**Dataset excerpt**
★ ★ ★ ★

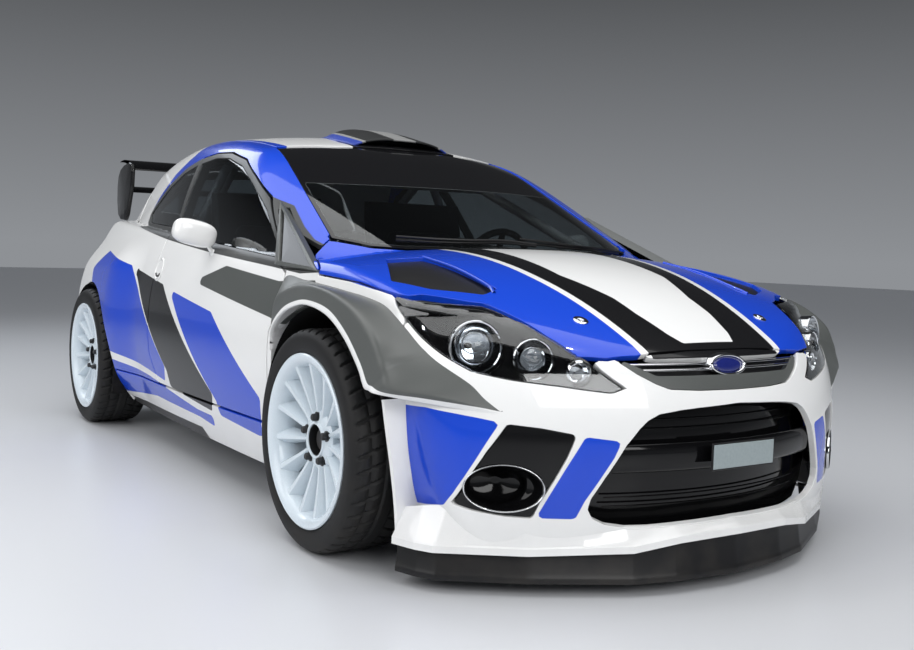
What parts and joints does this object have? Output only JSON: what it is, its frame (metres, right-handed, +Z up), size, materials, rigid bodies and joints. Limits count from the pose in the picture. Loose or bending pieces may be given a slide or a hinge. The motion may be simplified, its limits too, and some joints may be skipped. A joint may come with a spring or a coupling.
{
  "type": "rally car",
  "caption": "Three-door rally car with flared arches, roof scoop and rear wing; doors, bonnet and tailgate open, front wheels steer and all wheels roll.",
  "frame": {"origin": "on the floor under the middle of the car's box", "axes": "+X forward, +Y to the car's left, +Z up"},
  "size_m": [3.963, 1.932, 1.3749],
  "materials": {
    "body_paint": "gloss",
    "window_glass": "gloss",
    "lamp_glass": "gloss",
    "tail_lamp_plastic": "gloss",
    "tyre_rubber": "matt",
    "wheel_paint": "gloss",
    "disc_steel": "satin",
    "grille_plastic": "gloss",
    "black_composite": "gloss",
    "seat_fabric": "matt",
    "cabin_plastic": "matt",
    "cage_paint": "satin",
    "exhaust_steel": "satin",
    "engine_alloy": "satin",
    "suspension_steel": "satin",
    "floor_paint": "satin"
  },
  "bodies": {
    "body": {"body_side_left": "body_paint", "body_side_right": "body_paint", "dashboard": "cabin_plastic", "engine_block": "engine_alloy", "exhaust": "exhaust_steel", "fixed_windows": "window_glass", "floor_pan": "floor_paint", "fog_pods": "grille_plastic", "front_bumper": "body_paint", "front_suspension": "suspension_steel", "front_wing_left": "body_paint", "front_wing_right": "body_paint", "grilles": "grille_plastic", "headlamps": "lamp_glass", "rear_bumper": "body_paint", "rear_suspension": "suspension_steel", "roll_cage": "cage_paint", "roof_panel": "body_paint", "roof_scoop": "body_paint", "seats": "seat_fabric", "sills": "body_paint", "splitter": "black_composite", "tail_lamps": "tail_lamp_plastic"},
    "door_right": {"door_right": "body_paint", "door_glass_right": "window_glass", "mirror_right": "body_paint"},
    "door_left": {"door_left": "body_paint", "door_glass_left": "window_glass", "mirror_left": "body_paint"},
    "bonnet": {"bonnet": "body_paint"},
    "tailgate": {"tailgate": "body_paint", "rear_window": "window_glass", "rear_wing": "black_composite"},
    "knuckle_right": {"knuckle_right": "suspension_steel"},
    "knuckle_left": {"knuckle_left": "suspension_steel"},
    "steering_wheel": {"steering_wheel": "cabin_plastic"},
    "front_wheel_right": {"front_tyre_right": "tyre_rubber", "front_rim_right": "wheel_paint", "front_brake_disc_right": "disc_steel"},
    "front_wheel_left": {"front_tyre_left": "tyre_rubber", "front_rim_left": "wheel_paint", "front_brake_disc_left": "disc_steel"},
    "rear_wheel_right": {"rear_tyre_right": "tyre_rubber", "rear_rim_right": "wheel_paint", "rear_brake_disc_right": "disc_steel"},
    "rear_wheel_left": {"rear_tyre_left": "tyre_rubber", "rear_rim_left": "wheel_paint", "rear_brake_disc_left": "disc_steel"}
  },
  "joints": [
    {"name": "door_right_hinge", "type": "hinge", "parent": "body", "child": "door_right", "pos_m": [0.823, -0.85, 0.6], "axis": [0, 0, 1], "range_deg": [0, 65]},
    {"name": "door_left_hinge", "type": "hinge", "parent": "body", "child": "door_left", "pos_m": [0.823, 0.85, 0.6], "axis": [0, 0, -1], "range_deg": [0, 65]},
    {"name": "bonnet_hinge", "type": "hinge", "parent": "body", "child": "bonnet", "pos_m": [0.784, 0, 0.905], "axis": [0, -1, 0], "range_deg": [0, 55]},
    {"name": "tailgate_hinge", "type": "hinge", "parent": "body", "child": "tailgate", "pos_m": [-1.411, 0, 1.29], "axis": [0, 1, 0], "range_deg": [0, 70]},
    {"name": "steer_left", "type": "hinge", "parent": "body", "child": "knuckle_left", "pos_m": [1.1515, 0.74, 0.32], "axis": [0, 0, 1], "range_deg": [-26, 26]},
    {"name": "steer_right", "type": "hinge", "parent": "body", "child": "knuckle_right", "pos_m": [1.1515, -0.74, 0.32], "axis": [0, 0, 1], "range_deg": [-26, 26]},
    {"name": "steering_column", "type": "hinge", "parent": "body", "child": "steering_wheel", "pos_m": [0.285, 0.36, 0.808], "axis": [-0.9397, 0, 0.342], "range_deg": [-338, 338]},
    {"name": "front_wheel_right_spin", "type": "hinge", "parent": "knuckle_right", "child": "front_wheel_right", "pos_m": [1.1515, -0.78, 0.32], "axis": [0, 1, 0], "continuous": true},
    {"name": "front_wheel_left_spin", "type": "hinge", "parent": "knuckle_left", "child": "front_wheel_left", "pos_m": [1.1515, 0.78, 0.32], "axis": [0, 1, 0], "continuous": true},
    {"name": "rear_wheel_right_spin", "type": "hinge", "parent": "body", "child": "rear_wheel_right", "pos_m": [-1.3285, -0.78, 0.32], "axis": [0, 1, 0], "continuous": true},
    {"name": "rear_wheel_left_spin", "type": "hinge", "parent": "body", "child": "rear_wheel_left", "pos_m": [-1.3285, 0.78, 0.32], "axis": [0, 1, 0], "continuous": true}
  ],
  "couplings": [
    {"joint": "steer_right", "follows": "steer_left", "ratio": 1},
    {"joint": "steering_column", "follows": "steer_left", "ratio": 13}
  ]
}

★ ★ ★ ★

**Exercise brief**
Select and copy every line of the listing with the word "materials".

**Correct answer**
What parts and joints does this object have? Output only JSON: what it is, its frame (metres, right-handed, +Z up), size, materials, rigid bodies and joints. Limits count from the pose in the picture. Loose or bending pieces may be given a slide or a hinge. The motion may be simplified, its limits too, and some joints may be skipped. A joint may come with a spring or a coupling.
  "materials": {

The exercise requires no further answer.